# Direction:
Extract each line of the data below exactly as written.

== Record list ==

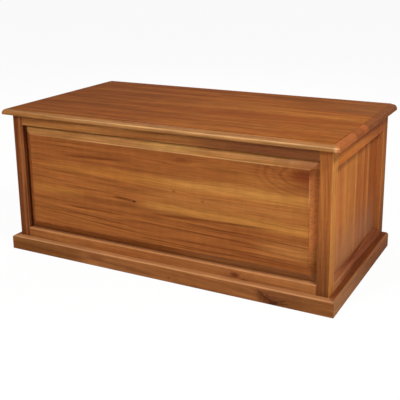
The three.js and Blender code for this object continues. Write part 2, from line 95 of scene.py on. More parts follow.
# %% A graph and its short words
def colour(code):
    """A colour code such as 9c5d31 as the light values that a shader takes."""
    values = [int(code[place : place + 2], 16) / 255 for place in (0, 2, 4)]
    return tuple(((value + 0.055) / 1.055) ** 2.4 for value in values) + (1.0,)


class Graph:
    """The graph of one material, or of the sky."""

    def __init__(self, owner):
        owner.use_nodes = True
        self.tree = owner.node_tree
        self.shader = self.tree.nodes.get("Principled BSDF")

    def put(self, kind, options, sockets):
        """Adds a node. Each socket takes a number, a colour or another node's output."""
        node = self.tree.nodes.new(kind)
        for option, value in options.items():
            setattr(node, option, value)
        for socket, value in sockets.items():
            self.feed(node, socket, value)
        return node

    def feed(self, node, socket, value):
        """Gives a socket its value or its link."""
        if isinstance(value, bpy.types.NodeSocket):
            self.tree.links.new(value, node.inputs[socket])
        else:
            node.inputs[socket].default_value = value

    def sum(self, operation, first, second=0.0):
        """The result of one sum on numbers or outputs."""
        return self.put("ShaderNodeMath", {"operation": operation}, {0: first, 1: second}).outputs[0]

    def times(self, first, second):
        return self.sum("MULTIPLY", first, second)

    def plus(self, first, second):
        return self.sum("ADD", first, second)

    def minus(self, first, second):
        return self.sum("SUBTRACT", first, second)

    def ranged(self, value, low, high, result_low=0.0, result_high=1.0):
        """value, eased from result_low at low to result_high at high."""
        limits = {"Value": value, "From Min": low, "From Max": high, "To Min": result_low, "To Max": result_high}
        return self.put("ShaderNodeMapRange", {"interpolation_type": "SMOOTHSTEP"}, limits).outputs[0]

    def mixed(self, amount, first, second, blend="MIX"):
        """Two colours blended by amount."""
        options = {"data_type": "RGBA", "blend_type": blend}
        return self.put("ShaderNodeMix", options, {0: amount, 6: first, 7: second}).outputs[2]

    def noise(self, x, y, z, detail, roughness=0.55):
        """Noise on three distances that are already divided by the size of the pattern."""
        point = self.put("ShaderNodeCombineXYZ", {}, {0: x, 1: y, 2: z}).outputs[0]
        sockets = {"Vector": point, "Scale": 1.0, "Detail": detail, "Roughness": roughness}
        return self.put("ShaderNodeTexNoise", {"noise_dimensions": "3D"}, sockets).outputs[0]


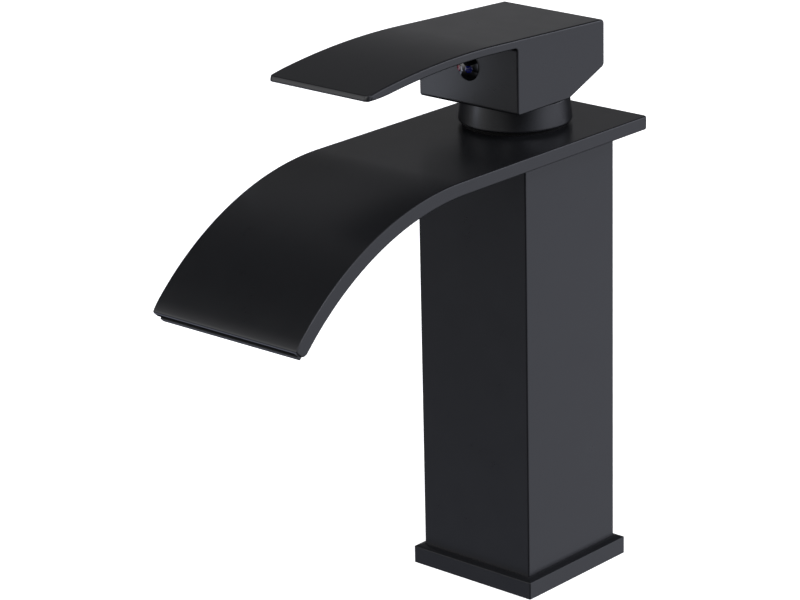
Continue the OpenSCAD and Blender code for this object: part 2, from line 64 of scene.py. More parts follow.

===

# Output for this task:
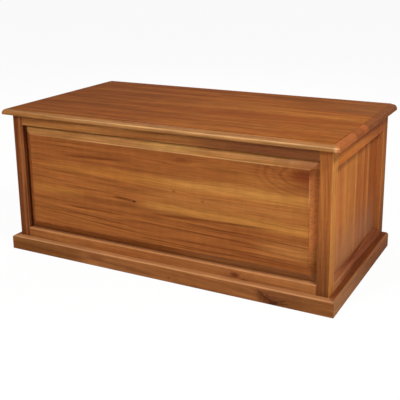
The three.js and Blender code for this object continues. Write part 2, from line 95 of scene.py on. More parts follow.
# %% A graph and its short words
def colour(code):
    """A colour code such as 9c5d31 as the light values that a shader takes."""
    values = [int(code[place : place + 2], 16) / 255 for place in (0, 2, 4)]
    return tuple(((value + 0.055) / 1.055) ** 2.4 for value in values) + (1.0,)


class Graph:
    """The graph of one material, or of the sky."""

    def __init__(self, owner):
        owner.use_nodes = True
        self.tree = owner.node_tree
        self.shader = self.tree.nodes.get("Principled BSDF")

    def put(self, kind, options, sockets):
        """Adds a node. Each socket takes a number, a colour or another node's output."""
        node = self.tree.nodes.new(kind)
        for option, value in options.items():
            setattr(node, option, value)
        for socket, value in sockets.items():
            self.feed(node, socket, value)
        return node

    def feed(self, node, socket, value):
        """Gives a socket its value or its link."""
        if isinstance(value, bpy.types.NodeSocket):
            self.tree.links.new(value, node.inputs[socket])
        else:
            node.inputs[socket].default_value = value

    def sum(self, operation, first, second=0.0):
        """The result of one sum on numbers or outputs."""
        return self.put("ShaderNodeMath", {"operation": operation}, {0: first, 1: second}).outputs[0]

    def times(self, first, second):
        return self.sum("MULTIPLY", first, second)

    def plus(self, first, second):
        return self.sum("ADD", first, second)

    def minus(self, first, second):
        return self.sum("SUBTRACT", first, second)

    def ranged(self, value, low, high, result_low=0.0, result_high=1.0):
        """value, eased from result_low at low to result_high at high."""
        limits = {"Value": value, "From Min": low, "From Max": high, "To Min": result_low, "To Max": result_high}
        return self.put("ShaderNodeMapRange", {"interpolation_type": "SMOOTHSTEP"}, limits).outputs[0]

    def mixed(self, amount, first, second, blend="MIX"):
        """Two colours blended by amount."""
        options = {"data_type": "RGBA", "blend_type": blend}
        return self.put("ShaderNodeMix", options, {0: amount, 6: first, 7: second}).outputs[2]

    def noise(self, x, y, z, detail, roughness=0.55):
        """Noise on three distances that are already divided by the size of the pattern."""
        point = self.put("ShaderNodeCombineXYZ", {}, {0: x, 1: y, 2: z}).outputs[0]
        sockets = {"Vector": point, "Scale": 1.0, "Detail": detail, "Roughness": roughness}
        return self.put("ShaderNodeTexNoise", {"noise_dimensions": "3D"}, sockets).outputs[0]


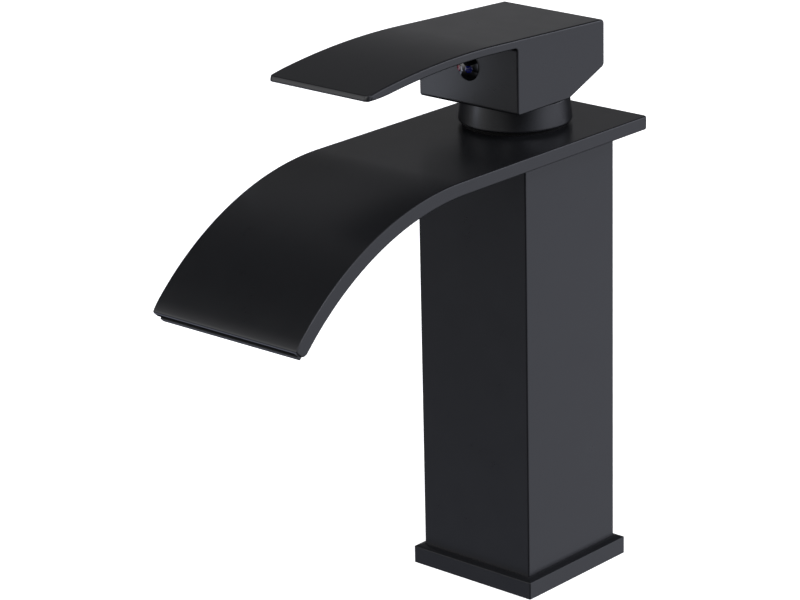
Continue the OpenSCAD and Blender code for this object: part 2, from line 64 of scene.py. More parts follow.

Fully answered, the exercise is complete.